_TASK TO CARRY OUT_:
Restate the span of lines that starts with the line containing "let soilBody = solid(soilGeometry());" and ends with the line containing "# and angles", word for word, including both, with nothing else.
— begin —
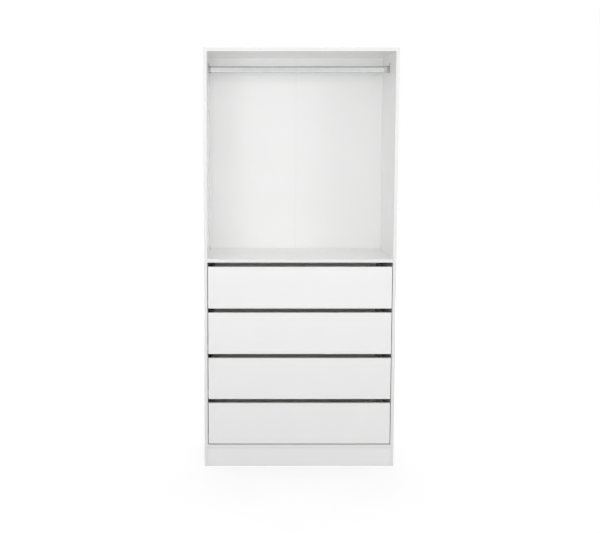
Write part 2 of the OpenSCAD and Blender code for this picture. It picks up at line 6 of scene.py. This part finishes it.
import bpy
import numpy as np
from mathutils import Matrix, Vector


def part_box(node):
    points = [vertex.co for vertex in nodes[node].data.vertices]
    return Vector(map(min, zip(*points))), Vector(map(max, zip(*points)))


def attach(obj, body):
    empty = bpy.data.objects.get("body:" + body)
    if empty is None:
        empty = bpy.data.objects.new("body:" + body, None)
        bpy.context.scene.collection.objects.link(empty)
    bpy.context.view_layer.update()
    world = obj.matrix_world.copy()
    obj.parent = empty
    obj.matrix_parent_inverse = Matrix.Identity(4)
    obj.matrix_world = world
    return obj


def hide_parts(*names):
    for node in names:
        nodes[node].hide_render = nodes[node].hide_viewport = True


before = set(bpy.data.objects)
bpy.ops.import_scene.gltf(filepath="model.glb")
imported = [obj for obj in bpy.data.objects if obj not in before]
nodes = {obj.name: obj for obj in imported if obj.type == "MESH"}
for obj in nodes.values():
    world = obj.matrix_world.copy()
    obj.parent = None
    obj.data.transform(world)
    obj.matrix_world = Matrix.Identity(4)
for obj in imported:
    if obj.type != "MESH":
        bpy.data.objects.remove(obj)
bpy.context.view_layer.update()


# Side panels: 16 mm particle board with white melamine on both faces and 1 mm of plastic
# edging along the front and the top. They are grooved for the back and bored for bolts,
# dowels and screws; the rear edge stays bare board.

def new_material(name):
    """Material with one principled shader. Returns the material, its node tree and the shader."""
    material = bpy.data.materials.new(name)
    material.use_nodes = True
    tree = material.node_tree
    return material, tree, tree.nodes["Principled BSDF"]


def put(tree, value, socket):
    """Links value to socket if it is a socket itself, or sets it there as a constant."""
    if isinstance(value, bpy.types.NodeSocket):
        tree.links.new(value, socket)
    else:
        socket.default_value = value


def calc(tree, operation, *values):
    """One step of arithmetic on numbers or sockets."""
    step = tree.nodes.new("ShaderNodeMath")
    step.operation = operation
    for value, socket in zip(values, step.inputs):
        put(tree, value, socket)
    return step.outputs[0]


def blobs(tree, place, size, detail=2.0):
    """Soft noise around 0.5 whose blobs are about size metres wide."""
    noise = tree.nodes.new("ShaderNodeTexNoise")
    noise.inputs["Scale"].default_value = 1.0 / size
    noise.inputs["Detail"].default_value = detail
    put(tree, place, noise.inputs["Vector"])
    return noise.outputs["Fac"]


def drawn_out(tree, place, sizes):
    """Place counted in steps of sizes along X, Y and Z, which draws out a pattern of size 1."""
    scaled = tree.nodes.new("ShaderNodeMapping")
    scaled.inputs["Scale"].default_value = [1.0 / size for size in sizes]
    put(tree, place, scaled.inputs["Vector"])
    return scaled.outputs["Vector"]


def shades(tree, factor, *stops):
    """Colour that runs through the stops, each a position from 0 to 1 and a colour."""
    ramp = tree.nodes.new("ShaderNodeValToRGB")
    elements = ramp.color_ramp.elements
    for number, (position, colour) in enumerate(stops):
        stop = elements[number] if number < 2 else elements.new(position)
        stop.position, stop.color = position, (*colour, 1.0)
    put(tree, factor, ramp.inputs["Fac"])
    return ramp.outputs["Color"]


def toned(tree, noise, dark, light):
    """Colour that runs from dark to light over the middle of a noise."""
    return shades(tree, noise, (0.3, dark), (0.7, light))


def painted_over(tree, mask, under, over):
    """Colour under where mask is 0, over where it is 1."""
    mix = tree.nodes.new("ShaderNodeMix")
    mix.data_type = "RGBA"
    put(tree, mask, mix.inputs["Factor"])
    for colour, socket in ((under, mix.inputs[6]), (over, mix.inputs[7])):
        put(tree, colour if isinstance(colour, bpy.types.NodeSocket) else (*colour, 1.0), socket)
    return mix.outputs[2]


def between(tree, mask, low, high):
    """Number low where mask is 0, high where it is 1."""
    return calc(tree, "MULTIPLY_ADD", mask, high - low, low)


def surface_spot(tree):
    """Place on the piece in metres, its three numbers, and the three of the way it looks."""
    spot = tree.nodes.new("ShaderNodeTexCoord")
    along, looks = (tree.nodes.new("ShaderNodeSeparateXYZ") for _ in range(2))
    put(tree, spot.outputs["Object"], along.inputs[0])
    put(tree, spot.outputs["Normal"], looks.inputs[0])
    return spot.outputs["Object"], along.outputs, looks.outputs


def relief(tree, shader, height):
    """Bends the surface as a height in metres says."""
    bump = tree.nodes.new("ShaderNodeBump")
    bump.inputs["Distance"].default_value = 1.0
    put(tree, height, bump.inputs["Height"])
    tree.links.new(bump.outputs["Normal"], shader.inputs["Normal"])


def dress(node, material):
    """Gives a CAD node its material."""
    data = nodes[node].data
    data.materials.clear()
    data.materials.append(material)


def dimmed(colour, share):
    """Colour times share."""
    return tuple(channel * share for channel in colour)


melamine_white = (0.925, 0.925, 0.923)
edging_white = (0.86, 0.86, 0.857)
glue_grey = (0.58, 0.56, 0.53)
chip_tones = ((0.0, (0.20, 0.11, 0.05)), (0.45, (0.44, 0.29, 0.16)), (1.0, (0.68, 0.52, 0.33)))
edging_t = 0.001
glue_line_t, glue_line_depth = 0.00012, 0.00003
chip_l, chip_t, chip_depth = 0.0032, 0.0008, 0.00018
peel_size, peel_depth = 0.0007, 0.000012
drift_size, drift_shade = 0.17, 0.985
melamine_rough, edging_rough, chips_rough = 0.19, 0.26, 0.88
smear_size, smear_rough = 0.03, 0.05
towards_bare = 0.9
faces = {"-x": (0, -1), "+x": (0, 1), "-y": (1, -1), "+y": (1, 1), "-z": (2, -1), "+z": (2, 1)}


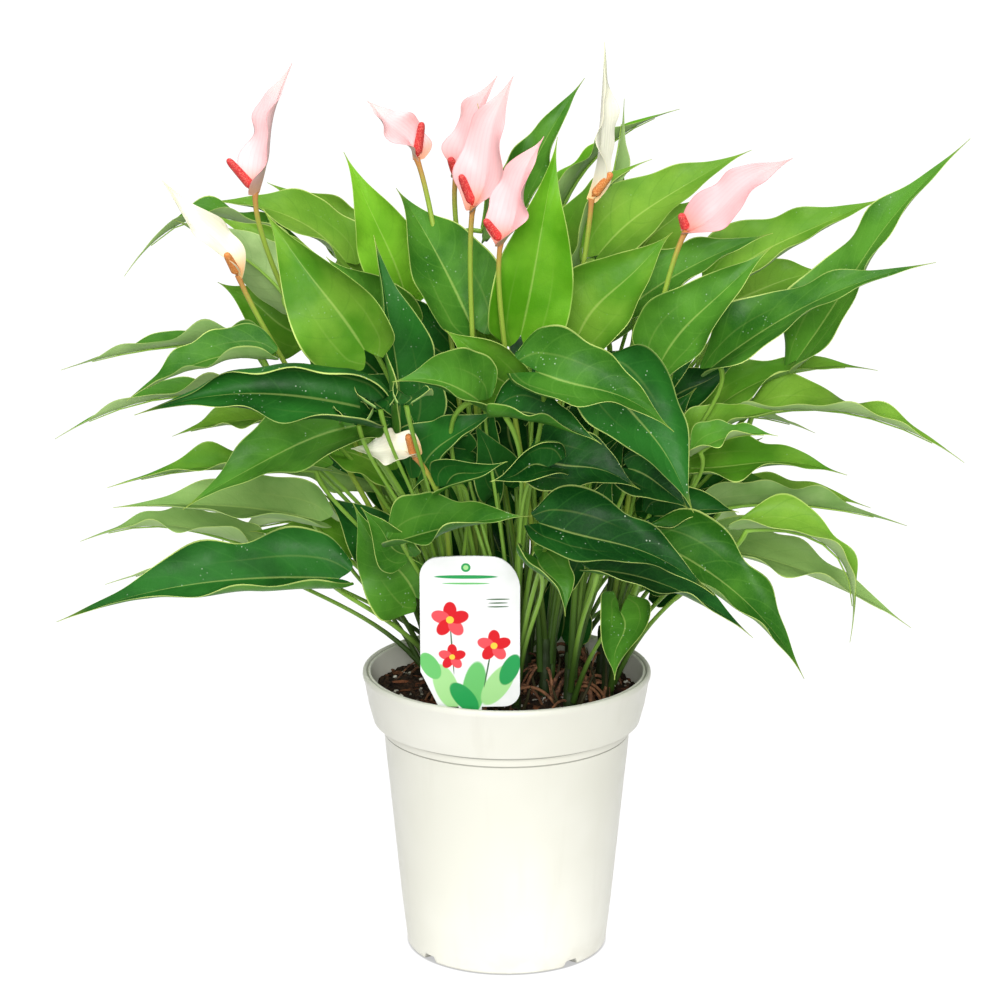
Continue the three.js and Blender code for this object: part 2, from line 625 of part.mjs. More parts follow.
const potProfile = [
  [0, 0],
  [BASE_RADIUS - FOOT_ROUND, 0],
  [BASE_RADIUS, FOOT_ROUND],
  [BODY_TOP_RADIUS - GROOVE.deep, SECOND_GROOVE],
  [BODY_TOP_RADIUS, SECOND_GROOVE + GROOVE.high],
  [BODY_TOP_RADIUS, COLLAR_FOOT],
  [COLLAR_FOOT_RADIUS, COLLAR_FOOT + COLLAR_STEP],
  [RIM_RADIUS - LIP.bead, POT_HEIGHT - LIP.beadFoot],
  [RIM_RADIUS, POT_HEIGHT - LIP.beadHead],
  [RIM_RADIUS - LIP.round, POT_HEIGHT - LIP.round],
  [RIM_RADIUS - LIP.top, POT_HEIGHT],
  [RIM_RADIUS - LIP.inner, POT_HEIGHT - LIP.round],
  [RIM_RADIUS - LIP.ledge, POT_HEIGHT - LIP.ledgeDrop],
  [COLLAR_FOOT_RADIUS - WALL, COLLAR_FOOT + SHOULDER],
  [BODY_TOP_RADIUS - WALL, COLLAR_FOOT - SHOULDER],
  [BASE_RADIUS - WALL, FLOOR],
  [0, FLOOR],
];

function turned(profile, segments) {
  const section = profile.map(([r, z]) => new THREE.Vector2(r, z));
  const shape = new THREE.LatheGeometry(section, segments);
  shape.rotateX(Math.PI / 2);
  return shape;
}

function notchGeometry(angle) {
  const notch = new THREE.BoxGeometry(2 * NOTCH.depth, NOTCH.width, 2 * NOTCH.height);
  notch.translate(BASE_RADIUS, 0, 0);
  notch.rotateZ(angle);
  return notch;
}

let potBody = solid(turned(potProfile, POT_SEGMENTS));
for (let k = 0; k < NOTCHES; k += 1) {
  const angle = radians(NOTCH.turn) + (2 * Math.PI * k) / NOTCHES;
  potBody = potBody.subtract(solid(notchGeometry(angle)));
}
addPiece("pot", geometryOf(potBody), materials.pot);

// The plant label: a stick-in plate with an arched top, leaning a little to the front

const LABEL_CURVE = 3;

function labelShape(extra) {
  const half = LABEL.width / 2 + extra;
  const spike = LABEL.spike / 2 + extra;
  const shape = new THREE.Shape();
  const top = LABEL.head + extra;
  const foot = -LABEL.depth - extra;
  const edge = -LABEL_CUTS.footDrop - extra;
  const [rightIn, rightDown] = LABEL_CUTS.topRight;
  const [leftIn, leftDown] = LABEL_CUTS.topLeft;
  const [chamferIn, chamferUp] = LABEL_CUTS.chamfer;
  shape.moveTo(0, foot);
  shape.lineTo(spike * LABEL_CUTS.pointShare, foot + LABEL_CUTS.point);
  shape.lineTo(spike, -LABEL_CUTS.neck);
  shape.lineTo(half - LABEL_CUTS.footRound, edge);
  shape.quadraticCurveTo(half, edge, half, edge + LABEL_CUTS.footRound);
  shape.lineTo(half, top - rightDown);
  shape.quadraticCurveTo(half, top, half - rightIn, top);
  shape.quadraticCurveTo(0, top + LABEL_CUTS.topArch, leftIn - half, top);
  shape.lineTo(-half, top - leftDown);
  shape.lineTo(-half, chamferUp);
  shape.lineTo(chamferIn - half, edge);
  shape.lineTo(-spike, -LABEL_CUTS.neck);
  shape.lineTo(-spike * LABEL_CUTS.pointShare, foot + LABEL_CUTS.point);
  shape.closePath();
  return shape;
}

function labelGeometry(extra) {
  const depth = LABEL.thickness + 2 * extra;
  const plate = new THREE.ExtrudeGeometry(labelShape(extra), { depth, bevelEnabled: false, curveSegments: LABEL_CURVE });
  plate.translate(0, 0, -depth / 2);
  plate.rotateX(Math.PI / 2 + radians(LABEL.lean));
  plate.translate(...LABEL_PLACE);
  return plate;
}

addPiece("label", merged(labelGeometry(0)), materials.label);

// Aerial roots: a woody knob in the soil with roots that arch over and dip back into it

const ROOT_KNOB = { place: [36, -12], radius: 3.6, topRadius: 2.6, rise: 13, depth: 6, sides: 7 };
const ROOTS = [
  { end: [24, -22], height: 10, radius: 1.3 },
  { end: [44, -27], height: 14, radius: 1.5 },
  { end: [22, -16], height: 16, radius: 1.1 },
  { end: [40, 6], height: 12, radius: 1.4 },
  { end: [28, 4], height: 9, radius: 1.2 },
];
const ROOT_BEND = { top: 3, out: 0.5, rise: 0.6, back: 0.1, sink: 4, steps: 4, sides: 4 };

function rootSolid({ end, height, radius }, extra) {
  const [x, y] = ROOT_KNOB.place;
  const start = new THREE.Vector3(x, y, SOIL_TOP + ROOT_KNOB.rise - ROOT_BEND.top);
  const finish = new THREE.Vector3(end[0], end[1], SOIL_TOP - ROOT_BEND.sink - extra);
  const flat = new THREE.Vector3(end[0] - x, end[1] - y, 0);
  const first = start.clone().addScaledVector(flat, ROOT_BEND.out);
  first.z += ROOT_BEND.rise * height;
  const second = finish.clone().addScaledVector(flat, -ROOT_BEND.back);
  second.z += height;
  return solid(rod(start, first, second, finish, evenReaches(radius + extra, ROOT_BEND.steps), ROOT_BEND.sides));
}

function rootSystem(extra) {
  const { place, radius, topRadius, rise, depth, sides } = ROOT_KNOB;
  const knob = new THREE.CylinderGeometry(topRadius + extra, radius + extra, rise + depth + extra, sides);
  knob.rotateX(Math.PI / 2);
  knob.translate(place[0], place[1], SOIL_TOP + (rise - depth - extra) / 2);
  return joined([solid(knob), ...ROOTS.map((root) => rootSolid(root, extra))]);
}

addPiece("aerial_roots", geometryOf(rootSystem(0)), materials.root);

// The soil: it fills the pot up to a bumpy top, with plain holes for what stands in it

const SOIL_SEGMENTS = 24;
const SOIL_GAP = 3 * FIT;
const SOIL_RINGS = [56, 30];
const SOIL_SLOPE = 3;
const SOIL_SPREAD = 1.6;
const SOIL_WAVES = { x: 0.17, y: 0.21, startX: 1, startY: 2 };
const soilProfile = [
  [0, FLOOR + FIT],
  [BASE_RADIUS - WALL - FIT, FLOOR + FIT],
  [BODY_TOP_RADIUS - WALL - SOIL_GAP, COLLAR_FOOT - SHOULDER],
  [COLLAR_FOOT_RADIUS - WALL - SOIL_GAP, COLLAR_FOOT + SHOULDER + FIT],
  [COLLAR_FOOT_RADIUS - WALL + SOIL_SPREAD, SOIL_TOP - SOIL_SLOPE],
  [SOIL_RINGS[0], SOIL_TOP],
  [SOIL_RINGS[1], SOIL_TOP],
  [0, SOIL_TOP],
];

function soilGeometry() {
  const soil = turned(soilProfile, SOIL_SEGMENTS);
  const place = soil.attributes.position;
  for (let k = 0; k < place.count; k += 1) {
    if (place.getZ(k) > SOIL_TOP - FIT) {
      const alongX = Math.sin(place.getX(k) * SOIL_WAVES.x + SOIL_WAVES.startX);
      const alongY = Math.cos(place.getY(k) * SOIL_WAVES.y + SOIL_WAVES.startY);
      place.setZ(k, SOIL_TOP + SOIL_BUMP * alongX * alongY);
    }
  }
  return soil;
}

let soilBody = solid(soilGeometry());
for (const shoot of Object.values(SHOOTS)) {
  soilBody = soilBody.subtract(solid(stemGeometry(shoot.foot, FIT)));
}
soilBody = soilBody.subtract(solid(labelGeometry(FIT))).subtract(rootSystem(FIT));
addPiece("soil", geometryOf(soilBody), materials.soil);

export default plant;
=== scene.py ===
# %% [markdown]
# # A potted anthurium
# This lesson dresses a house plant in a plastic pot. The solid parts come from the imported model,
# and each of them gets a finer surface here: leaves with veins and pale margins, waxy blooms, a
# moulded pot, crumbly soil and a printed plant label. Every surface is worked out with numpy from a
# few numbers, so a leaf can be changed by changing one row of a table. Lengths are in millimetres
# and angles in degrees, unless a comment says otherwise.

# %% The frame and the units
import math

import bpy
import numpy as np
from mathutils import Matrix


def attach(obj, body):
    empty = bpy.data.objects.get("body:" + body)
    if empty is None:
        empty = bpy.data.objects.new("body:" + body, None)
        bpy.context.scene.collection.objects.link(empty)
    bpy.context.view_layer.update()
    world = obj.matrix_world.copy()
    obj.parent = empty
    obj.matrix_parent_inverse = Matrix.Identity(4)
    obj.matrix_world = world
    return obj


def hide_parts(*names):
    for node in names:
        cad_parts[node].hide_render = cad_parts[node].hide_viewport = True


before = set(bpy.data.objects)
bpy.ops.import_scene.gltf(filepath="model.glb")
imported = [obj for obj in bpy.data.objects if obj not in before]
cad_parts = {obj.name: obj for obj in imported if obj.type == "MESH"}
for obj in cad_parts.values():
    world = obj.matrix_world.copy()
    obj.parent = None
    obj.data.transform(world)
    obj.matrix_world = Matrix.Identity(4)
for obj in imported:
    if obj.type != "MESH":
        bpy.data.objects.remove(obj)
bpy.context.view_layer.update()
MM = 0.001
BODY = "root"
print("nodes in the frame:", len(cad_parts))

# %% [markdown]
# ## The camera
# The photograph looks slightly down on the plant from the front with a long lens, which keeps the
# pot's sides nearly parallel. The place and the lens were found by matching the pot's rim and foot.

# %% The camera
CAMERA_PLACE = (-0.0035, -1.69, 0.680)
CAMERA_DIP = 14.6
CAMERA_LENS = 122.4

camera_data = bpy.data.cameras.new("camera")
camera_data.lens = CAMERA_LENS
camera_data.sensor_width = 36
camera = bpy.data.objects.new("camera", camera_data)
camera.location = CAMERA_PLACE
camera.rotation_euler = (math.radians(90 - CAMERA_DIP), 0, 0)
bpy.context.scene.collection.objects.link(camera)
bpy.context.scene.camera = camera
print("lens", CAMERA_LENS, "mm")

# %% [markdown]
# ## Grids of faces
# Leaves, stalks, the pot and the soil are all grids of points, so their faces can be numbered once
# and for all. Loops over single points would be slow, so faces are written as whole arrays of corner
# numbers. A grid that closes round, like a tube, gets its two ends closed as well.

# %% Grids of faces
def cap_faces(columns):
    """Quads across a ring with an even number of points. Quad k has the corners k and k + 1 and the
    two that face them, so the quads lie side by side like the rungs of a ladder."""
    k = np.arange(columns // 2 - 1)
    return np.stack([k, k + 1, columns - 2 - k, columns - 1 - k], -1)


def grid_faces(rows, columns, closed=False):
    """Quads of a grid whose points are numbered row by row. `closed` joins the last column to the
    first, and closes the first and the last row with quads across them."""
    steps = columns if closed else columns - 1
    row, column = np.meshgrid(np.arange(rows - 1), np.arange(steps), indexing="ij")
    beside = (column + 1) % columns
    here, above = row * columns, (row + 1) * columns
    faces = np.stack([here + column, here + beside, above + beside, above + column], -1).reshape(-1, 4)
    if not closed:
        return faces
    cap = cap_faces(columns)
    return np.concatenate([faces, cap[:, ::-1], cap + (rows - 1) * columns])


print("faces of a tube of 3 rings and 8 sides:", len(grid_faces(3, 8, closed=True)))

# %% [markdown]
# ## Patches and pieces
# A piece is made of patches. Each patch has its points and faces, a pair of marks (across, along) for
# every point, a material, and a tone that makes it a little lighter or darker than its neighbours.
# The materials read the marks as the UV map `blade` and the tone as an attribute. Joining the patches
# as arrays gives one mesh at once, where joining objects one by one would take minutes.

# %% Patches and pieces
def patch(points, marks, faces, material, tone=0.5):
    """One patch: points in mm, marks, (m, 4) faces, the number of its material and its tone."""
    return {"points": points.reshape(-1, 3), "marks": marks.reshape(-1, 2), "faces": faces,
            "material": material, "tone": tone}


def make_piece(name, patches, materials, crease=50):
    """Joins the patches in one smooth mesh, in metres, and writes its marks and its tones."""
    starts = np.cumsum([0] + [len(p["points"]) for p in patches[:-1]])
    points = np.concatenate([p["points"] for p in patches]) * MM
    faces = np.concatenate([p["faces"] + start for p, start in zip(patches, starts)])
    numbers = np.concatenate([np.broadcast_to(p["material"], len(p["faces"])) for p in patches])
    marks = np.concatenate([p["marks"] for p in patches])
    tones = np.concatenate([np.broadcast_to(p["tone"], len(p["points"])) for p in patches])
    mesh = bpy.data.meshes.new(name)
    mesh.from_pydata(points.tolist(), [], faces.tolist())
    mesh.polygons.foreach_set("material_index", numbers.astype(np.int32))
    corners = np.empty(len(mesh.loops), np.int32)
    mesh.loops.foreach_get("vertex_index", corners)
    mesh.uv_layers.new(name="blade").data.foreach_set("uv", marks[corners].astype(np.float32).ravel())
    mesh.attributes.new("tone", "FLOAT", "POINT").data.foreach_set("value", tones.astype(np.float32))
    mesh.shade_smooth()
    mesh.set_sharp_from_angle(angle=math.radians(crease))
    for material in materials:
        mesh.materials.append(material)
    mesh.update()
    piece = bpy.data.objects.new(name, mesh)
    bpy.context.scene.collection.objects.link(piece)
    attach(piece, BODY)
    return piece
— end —
_EXERCISE RESULT_:
let soilBody = solid(soilGeometry());
for (const shoot of Object.values(SHOOTS)) {
  soilBody = soilBody.subtract(solid(stemGeometry(shoot.foot, FIT)));
}
soilBody = soilBody.subtract(solid(labelGeometry(FIT))).subtract(rootSystem(FIT));
addPiece("soil", geometryOf(soilBody), materials.soil);

export default plant;
=== scene.py ===
# %% [markdown]
# # A potted anthurium
# This lesson dresses a house plant in a plastic pot. The solid parts come from the imported model,
# and each of them gets a finer surface here: leaves with veins and pale margins, waxy blooms, a
# moulded pot, crumbly soil and a printed plant label. Every surface is worked out with numpy from a
# few numbers, so a leaf can be changed by changing one row of a table. Lengths are in millimetres
# and angles in degrees, unless a comment says otherwise.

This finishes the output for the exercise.